start The input
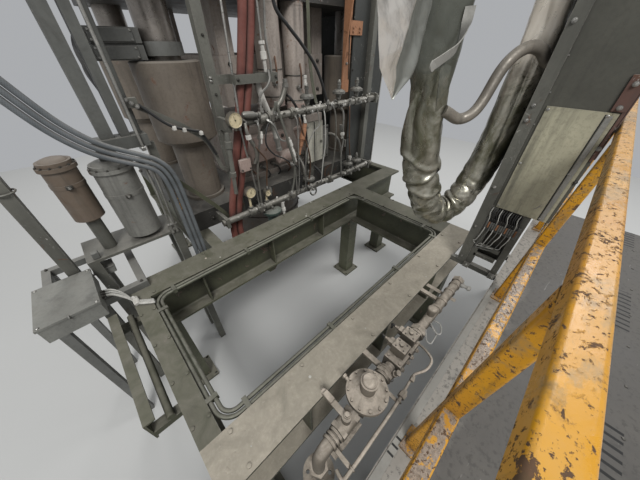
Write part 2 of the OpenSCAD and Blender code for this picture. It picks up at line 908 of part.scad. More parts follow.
module red_hose_b() {
    color("#9c5a4a")
        swept_tube(beside(red_route, red_y, -(red_d + hose_gap) / 2), red_d);
}

guide_x0 = 2340;
guide_w = 105;
guide_z0 = 2300;
guide_t = 14;
guide_leg = 110;

// An angle whose side leg tapers away towards its lower end
module guide_bar() {
    color("#a06a48") {
        span([guide_x0, platen_y0 - guide_t, guide_z0], [guide_x0 + guide_w, platen_y0, crosshead_top]);
        translate([guide_x0, platen_y0 - guide_t, 0])
            rotate([90, 0, 90])
                linear_extrude(guide_t)
                    polygon([[0, guide_z0 + 200], [0, crosshead_top], [-guide_leg, crosshead_top],
                        [-guide_leg, guide_z0 + 900]]);
        span([guide_x0 + guide_w - 40, platen_y0 - 2 * guide_t, 2790],
            [guide_x0 + guide_w + 150, platen_y0 - guide_t, 2900]);
    }
}

guard_x0 = guide_x0 + guide_w + 35;

module guard_panels() {
    color("#5f615c") {
        span([guard_x0, platen_y0 - panel_t, frame_z], [platen_x1 + panel_t, platen_y0, crosshead_top]);
        span([platen_x1, platen_y0 + seat, frame_z], [platen_x1 + panel_t, platen_y1 - 300, crosshead_top]);
    }
}

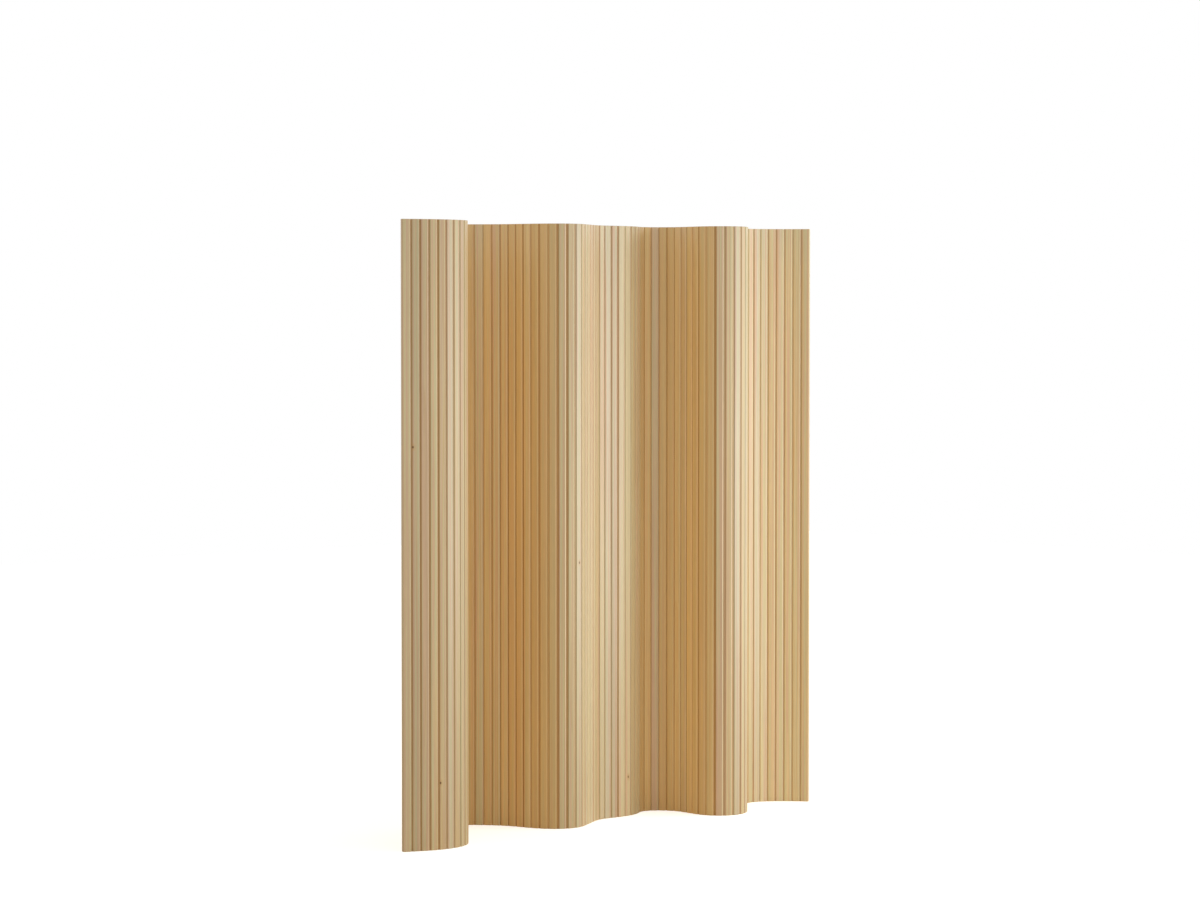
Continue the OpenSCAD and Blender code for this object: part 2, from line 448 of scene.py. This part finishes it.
end The input
▸ Instructions to follow:
Restate, word for word and with nothing added, the lines from the first line of the listing through the one where "guide_leg = 110;" stands.

▸ Exercise output:
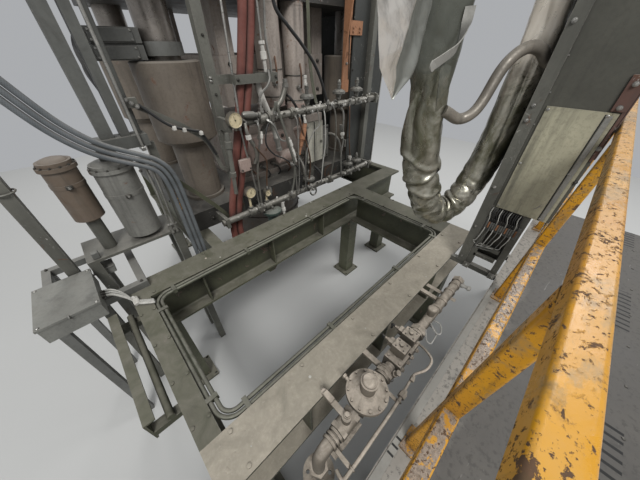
Write part 2 of the OpenSCAD and Blender code for this picture. It picks up at line 908 of part.scad. More parts follow.
module red_hose_b() {
    color("#9c5a4a")
        swept_tube(beside(red_route, red_y, -(red_d + hose_gap) / 2), red_d);
}

guide_x0 = 2340;
guide_w = 105;
guide_z0 = 2300;
guide_t = 14;
guide_leg = 110;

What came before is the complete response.